In Kordestan province, home to many members of the Kurdish minority, a government officials said on 27 June 2010 that at least 20 prisoners were being held on death row there who had been convicted of drug smuggling. At least 15 other members of the Kurdish minority, all political prisoners, are also on death row in the province and are at risk of execution. Two are said to be facing execution by firing squad. Most executions in Iran are carried out by hanging.
Many prisoners on death row did not receive fair trials, having been sentenced on the basis of vaguely-worded charges and “confessions” which they allege were made under torture or other duress while they were detained incommunicado before trial. Some were denied access to a lawyer. Despite these grave shortcomings, the Iranian authorities continue to carry out more executions than most other states. This year, Amnesty International recorded no less than 126 executions in the period from 1 January to 6 June. Those hanged included five political prisoners who were executed on 9 May; the authorities may have intended the executions as a warning to potential protestors in advance of the anniversary on 12 June of the hotly disputed presidential election of 2009, which sparked mass protests and a wave of state repression.
Amnesty International opposes the death penalty in all cases as a violation of the right to life and the ultimate form of cruel and inhuman punishment. In 2008, the United Nations General Assembly adopted a resolution calling for a worldwide moratorium on executions. Iran was one of the minority of states that voted against the resolution.

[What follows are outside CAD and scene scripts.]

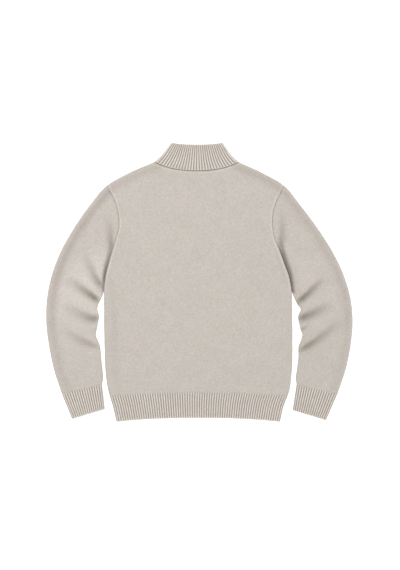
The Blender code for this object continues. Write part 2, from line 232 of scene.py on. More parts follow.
def cloth_lengths(width, folds):
    """Fine plan positions over a width, and the length of cloth up to each, where marked ends fold over."""
    position = np.linspace(0, width, FINE_POINTS)
    height = np.zeros_like(position)
    for folded, away in zip(folds, (position, width - position)):
        if folded:
            height -= FOLD_HEIGHT * (1 - fold_rise(away))
    return position, lengths_along(np.stack([position, height], axis=1))


def graded(width, step, folds=(False, False)):
    """Shares of a width at which grid lines lie: the steps of cloth grow from both ends up to step."""
    position, cloth = cloth_lengths(width, folds)
    spacing = np.minimum(step, EDGE_STEP + STEP_GROWTH * np.minimum(cloth, cloth[-1] - cloth))
    lines = np.concatenate([[0], np.cumsum(np.diff(cloth) / ((spacing[1:] + spacing[:-1]) / 2))])
    wanted = np.linspace(0, lines[-1], math.ceil(lines[-1]) + 1)
    return np.interp(wanted, lines, position) / width


def even(width, count, folds):
    """Shares of a width at which count steps lie: the mean of equal steps of cloth and of plan."""
    position, cloth = cloth_lengths(width, folds)
    by_cloth = np.interp(np.linspace(0, cloth[-1], count + 1), cloth, position) / width
    return (by_cloth + np.linspace(0, 1, count + 1)) / 2


def within(shares, near, far=0.0):
    """Shares moved to leave out a share of the whole at the near and at the far end."""
    return near + shares * (1 - near - far)


def chained(parts):
    """Shares of a width that is made of parts, each given as its own width and shares."""
    total = sum(width for width, _ in parts)
    start, shares = 0, []
    for width, own in parts:
        shares.append((start + width * own[:-1]) / total)
        start += width
    return np.concatenate([*shares, [1.0]])


# --- The garment's edges in plan ---


def top_fold(side):
    """The folded edge from the cuff seam over the shoulder point to the neck, as its sleeve and its
    shoulder part, which share one smooth curve."""
    whole = curve(SLEEVE_OUTER + SHOULDER[1:], side)
    shoulder_point = (len(SLEEVE_OUTER) - 1) * CURVE_STEPS
    return whole[: shoulder_point + 1], whole[shoulder_point:]


ARCH_POWER = 2.4


def arch(level, rise):
    """An edge's y as a function of x: it is the level's at the two ends and rises by rise in the middle,
    by 1 less a power of the distance from the middle over the half width."""
    middle, half = (level.left + level.right) / 2, (level.right - level.left) / 2
    return lambda x: level.y + rise * (1 - np.minimum(np.abs((x - middle) / half), 1) ** ARCH_POWER)


hem_edge = arch(HEM_SIDES[0], 0.0104)
hem_seam = arch(BODY_SIDES[0], 0.0096)
back_neck = arch(COLLAR_SIDES[0], -0.0228)
front_neck = arch(COLLAR_SIDES[0], -0.085)
back_collar_top = arch(COLLAR_SIDES[-1], -0.0046)
front_collar_top = arch(COLLAR_SIDES[-1], -0.067)


def shifted(edge, rise):
    """An edge moved up by rise, or down where it is negative."""
    return lambda x: edge(x) + rise


def body_top(neckline):
    """A body panel's upper edge as a function of x: a neckline between the two shoulder folds."""
    left, right = (top_fold(side)[1][:: -OUTWARD[side]].T for side in SIDES)
    neck = COLLAR_SIDES[0]

    def edge(x):
        beside = np.where(x < 0, np.interp(x, *left), np.interp(x, *right)) - FOLD_TRIM
        in_neck = (x > neck.left) & (x < neck.right)
        return np.where(in_neck, np.minimum(neckline(x) - SEAM_RIM, beside.max()), beside)

    return edge


def edge_points(x_start, x_end, shares, edge):
    """Points along an edge whose y is a function of x."""
    x = x_start + shares * (x_end - x_start)
    return np.stack([x, edge(x)], axis=1)


def strip(left, right, edges, across, along):
    """A patch between two side lines and a lower and an upper edge, each a function of x."""
    low, high = (edge_points(left[end, 0], right[end, 0], across, edge) for end, edge in zip((0, -1), edges))
    return patch(low, high, at_shares(left, along), at_shares(right, along), across, along)


def from_centre_front(side, distance):
    """The x at a distance from the centre front."""
    return CENTRE_FRONT + OUTWARD[side] * distance


UNDERARM_BLEND = 0.004  # how far from the underarm the inset of a fold turns into that of a seam


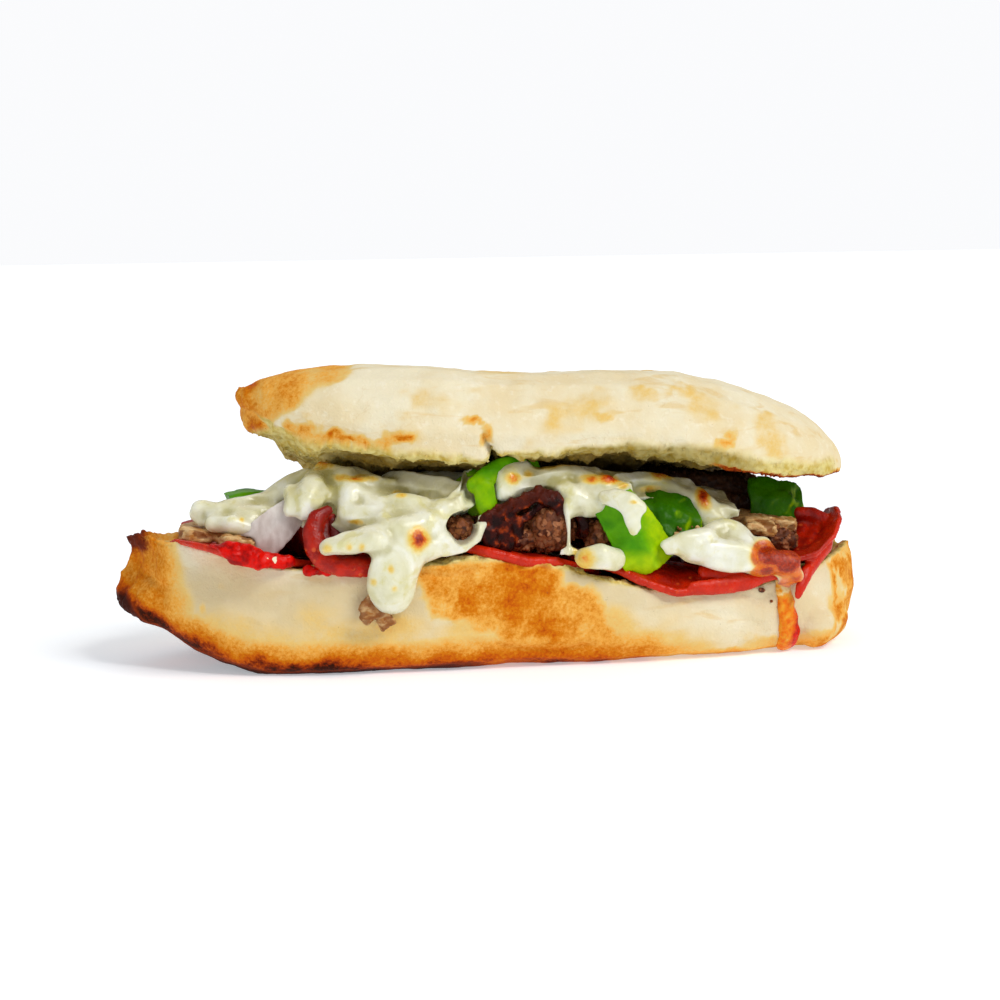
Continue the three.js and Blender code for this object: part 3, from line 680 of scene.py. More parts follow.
@kept_material("melted cheese")
def cheese_material(name):
    """Melted cheese. Reads how browned and how oily it is, and where it turns olive: where what lies
    under it shows through, and where painted shade falls towards the back and in its hollows.
    """
    material, g, shader = new_material(name)
    s = settings()
    brown = g.attribute("brown")
    fine = g.cloud(0.7, detail=5.0, roughness=0.65)
    swirl = g.cloud(7.0, distortion=0.6)
    pale = g.ramp(
        swirl,
        (0.3, tint(214, 210, 168)),
        (0.5, s.cheese),
        (0.7, tint(240, 240, 226)),
    )
    browned = g.roughen(brown, fine, g.span(brown, 0.05, 0.5, 0.0, 0.6))
    baked = g.ramp(
        browned,
        (0.0, tint(238, 228, 160)),
        (0.3, tint(230, 194, 86)),
        (0.5, tint(224, 126, 20)),
        (0.72, tint(184, 54, 6)),
        (0.95, tint(108, 18, 4)),
    )
    grease = g.attribute("grease")
    oily = g.mix(g.span(g.cloud(2.4, distortion=0.5), 0.35, 0.65), tint(228, 104, 4), tint(186, 34, 0))
    milky = g.mottled(6.0, 0.52, 0.66, warp=0.5)
    pale = g.mix(g.math("MULTIPLY", milky, 0.55), pale, tint(212, 204, 122))
    # Painted shade, with the colour of what shows through: the cheese turns olive towards the back, in
    # its hollows and over what lies under it.
    thin = g.attribute("thin")
    pale = g.mix(g.math("MULTIPLY", thin, 0.8), pale, tint(166, 156, 76))
    colour = g.mix(g.span(browned, 0.04, 0.25), pale, baked)
    colour = g.mix(g.span(grease, 0.2, 0.8, 0.0, 0.85), colour, oily)
    blister = g.math("MULTIPLY", fine, g.span(brown, 0.2, 0.7))
    height = g.math("ADD", g.relief(3.0, 0.8, 0.25), blister)
    coat(g, shader, colour, g.patches(3.0, 0.14, 0.34), height, 0.22)
    soften(shader, 0.5, (1.0, 0.95, 0.78), 2.6, gloss=0.42)
    return material


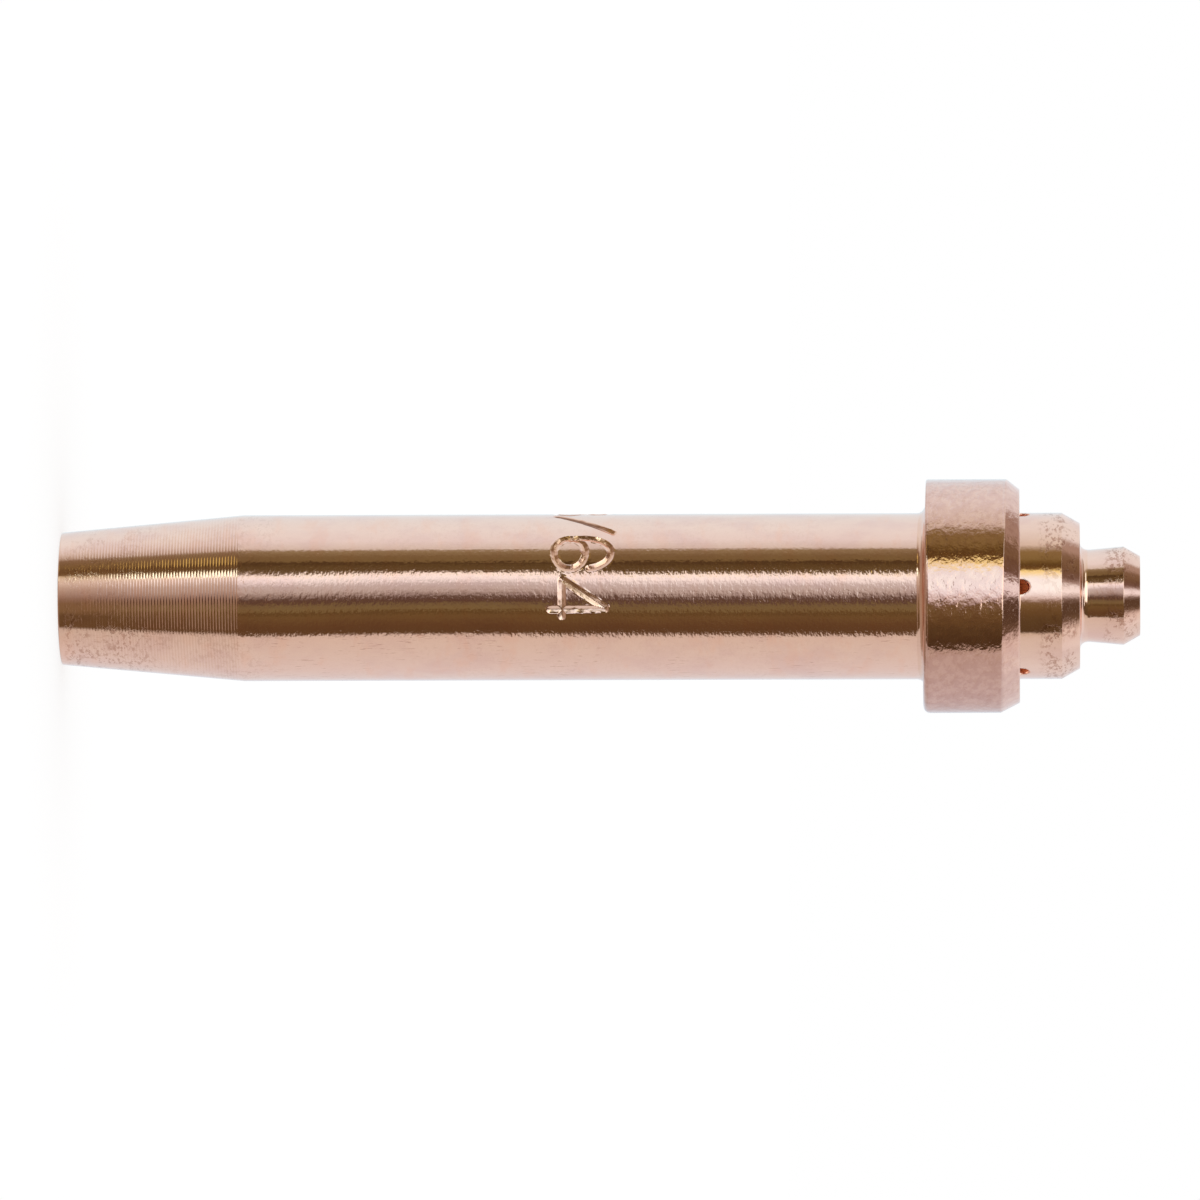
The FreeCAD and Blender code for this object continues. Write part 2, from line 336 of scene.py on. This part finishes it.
def clearSelection():
    for thing in bpy.context.selected_objects:
        thing.select_set(False)


def pickVertices(thing, test):
    bpy.ops.object.mode_set(mode="OBJECT")
    for face in thing.data.polygons:
        face.select = False
    for edge in thing.data.edges:
        edge.select = False
    for vertex in thing.data.vertices:
        vertex.select = test(vertex.co)
    bpy.context.tool_settings.mesh_select_mode = (True, False, False)
    bpy.ops.object.mode_set(mode="EDIT")


def pickFaces(thing, test):
    bpy.ops.object.mode_set(mode="OBJECT")
    mesh = thing.data
    for vertex in mesh.vertices:
        vertex.select = False
    for edge in mesh.edges:
        edge.select = False
    for face in mesh.polygons:
        face.select = test(face)
    bpy.context.tool_settings.mesh_select_mode = (False, False, True)
    bpy.ops.object.mode_set(mode="EDIT")


# Starts with one ring and grows the next ones from it, each a (centre across x, y, height, radius) in mm
def growRings(name, rings, sides, capped):
    clearSelection()
    x, y, height, radius = rings[0]
    fill = "NGON" if capped else "NOTHING"
    bpy.ops.mesh.primitive_circle_add(
        vertices=sides, radius=radius * mm, fill_type=fill, location=(x * mm, y * mm, height * mm))
    thing = bpy.context.object
    thing.name = name
    bpy.ops.object.transform_apply(location=True, rotation=True, scale=True)
    bpy.ops.object.mode_set(mode="EDIT")
    bpy.ops.mesh.select_mode(type="EDGE")
    bpy.ops.mesh.select_all(action="SELECT")
    grow = bpy.ops.mesh.extrude_region_move if capped else bpy.ops.mesh.extrude_edges_move
    for nextX, nextY, nextHeight, nextRadius in rings[1:]:
        move = ((nextX - x) * mm, (nextY - y) * mm, (nextHeight - height) * mm)
        grow(TRANSFORM_OT_translate={"value": move})
        ratio = nextRadius / radius
        centre = (nextX * mm, nextY * mm, nextHeight * mm)
        if ratio != 1:
            bpy.ops.transform.resize(value=(ratio, ratio, 1), center_override=centre)
        x, y, height, radius = nextX, nextY, nextHeight, nextRadius
    bpy.ops.mesh.select_all(action="SELECT")
    bpy.ops.mesh.remove_doubles(threshold=outline["weld"] * mm)
    bpy.ops.mesh.normals_make_consistent(inside=False)
    bpy.ops.object.mode_set(mode="OBJECT")
    return thing


def carve(thing, cutter):
    clearSelection()
    bpy.context.view_layer.objects.active = thing
    thing.select_set(True)
    cut = thing.modifiers.new("cut", "BOOLEAN")
    cut.operation = "DIFFERENCE"
    cut.solver = "EXACT"
    cut.object = cutter
    bpy.ops.object.modifier_apply(modifier=cut.name)
    bpy.data.objects.remove(cutter, do_unlink=True)


def joined(things):
    clearSelection()
    for thing in things:
        thing.select_set(True)
    bpy.context.view_layer.objects.active = things[0]
    bpy.ops.object.join()
    return bpy.context.object


# The turned outline in mm: radii, and heights from the flame face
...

Currently held in Evin Prison, Tehran, Zeynab Jalalian, an Iranian Kurd, was arrested in 2007. She was convicted in or around January 2009 of “enmity against God” in connection with her alleged membership of a Kurdish armed opposition group. She has said she was tortured. She is reported not to have been granted access to her lawyer during her trial, which is said to have lasted only a few minutes and during which no evidence was reportedly produced against her. Zeynab Jalalian’s death sentence was upheld on appeal and confirmed by the Supreme Court on 26 November 2009. Her family have received no news of her for a month and have been told by the authorities that her case file has been “lost”. Unconfirmed reports are circulating widely that her execution may take place any day.
On 13 June, Sakineh Mohammadi Ashtiani’s lawyer, Mohammad Mostafaei, published an article entitled Sakineh on the threshold of stoningand pointed out that there is no legal obstacle to her execution being carried out at any time. Sakineh Mohammadi Ashtiani, has been held since 2005. In May 2006 she was convicted of having had an “illicit relationship” with two men and received 99 lashes as her sentence. Despite this, she was subsequently convicted of “adultery while being married”, which she has denied, and was sentenced to death by stoning.
She has retracted a “confession” made during interrogation, stating that it was made under duress. However, she was convicted by a majority of three out of five trial judges on the basis of the “knowledge of the judge”, a provision in Iranian law that allows judges to make their own subjective and possibly arbitrary determination regarding guilt even in the absence of clear or conclusive evidence. Her death sentence was confirmed by the Supreme Court on 27 May 2007. Her case has been sent to the Amnesty and Clemency Commission twice, but her request for clemency was rejected on both occasions. Sakineh Mohammadi has two children.
Consensual sexual acts such as those criminalized by Iranian law under the provisions for “adultery” do not amount to the “most serious crimes” under which in international law the death penalty may be imposed only as an “exceptional measure” where “there was an intention to kill which resulted in the loss of life”. UN human rights mechanisms – including the UN Special Rapporteur on extrajudicial, summary, or arbitrary executions, and the UN Human Rights Committee – have concluded that the death penalty for drug offences also fails to meet the condition of “most serious crime”,The UN High Commissioner for Human Rights and the director of the UN Office on Drugs and Crime have likewise expressed grave concerns about the application of the death penalty for drug offences.
The PRMI, formerly known as Jondollah, is a Baluch armed group which says it supports the rights of the Sunni community in Iran. It has carried out human rights abuses including indiscriminate and disproportionate attacks, attacks on civilians, abductions and hostage-taking, and summary killings of captured security personnel.